Hey. It's not about needlework. It's about the needlewoman. Please don't feel you can't vent or ask for our prayers, we all do it, we are a group. I am so sorry to read this. If she drinks aspartame at all, please ask her to stop. It just makes treatments easier since it lowers serotonin levels. I hope her doctor is thorough and helpful in treatments and the right one is found. It took a friend months but the right combo was life changing. Tell her she is in our thoughts and prayers and waiting to hear she is on a healing path.

Barb said...

I know exactly what you mean. My DD and SIL have decided to divorce. Not an easy time for any of us. I will keep your family in my prayers.

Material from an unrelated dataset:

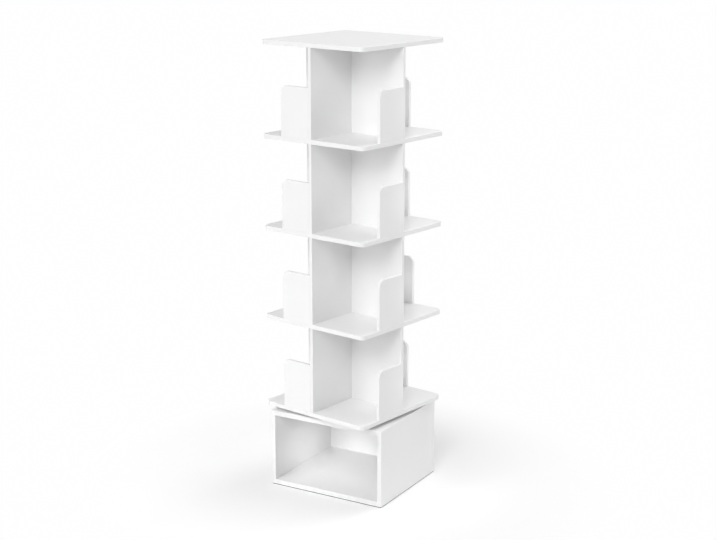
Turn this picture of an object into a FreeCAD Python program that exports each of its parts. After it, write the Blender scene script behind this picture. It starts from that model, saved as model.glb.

Stitching helps me a lot and I love that little BBD you did!

Pauline said...

Just wanted to let you know, that even though this is my first visit here, I'm feeling your pain. I have a 19yo son, and three years ago I was very worried about his mental health. He's sought treatment and in a much better place, but for quite a while, I dreaded leaving him alone. xx

Mary said...

Sending all the good, strong and positive thoughts ... this blogging community is a wonderful support and I'm so glad you let us in (even just a little)!

Vickie said...

I am praying for you all. I am so sorry Penny. Keep praying.
Penny, your BBD ornament is wonderful. I have always wanted to stitch that one.

Terri said...

I went through a very similar situation with my youngest son. Thankfully, he is doing well now. Prayers and hugs for you and your family!

Anna van Schurman said...

Best wishes for your family's returned good health and happiness.

Preeti said...

Sending you hugs and prayers, Penny. I can understand the pain of depression that you and your family is going through. There is nothing more important than life and it is not worth wasting for someone(or situation) who doesn't even know you are hurt. I hope you all feel better after some time and take medical help if needed.
Lovely stitching, keep stitching and reading, it helps.

Margaret said...

I'm so sorry you and your family are going through hard times right now. Prayers and lots of positive vibes being sent your way. Being a parent never is easy -- I thought it would get easier as they got older, but no. Not true. And now they are adults, it just seems harder, doesn't it? All the best to you. We have dealt with depression in our family as well.

Julie said...

Sending warm, caring {hug} to you Penny.
I remember my grandmother telling me when I had my first child that the worry I had when I first took him home from hosppital was just the beginning and as time passed it would become harder as he would be walking his own pathway in life and I would be standing by to help guide him. I often think of her and her wisdom as my children have grown. She also said that children bring such joy to your lives and we must remember that life is a learning lesson for us all, some of it good and some of it not so good.
I hope your children are soon a lot happier and smiling at small moments that come into their lives.
Much love to you. xxx
A lovely header picture you have on the blog

Cindy's Stitching said...

We all get thrown into the fire, but remember we all come out refined. Prayers sent your way. And this to shall pass.

Von said...

Praying for you and your children in this difficult time.

diamondc said...

Penny: I hope this post finds things getting a littler easier for you and your family.
Love the design you are working on.

Blessings
Catherine

Justine said...

So sorry to read This, I hope that things are becoming easier for you and I will keep you and your family in my prayers.

Brigitte said...

Oh ((((Penny)))). In your latest post I read that things are getting better but I will continue sending my thoughts.

Sally said...

Oh Penny I cannot imagine what you are going through. Sending lots of positive thoughts.we never stop worrying about our children no matter how old they are.

Astrids dragon said...

Just catching up on reading, I'm so sorry to hear what your family is going through. I hope things are getting better every day. Hugs and prayers coming your way...

Unknown said...

Thank you for your honesty. I read various blogs...all peaches and cream. It’s not real to have life flow smoothly, AND it sure makes me grateful when it does!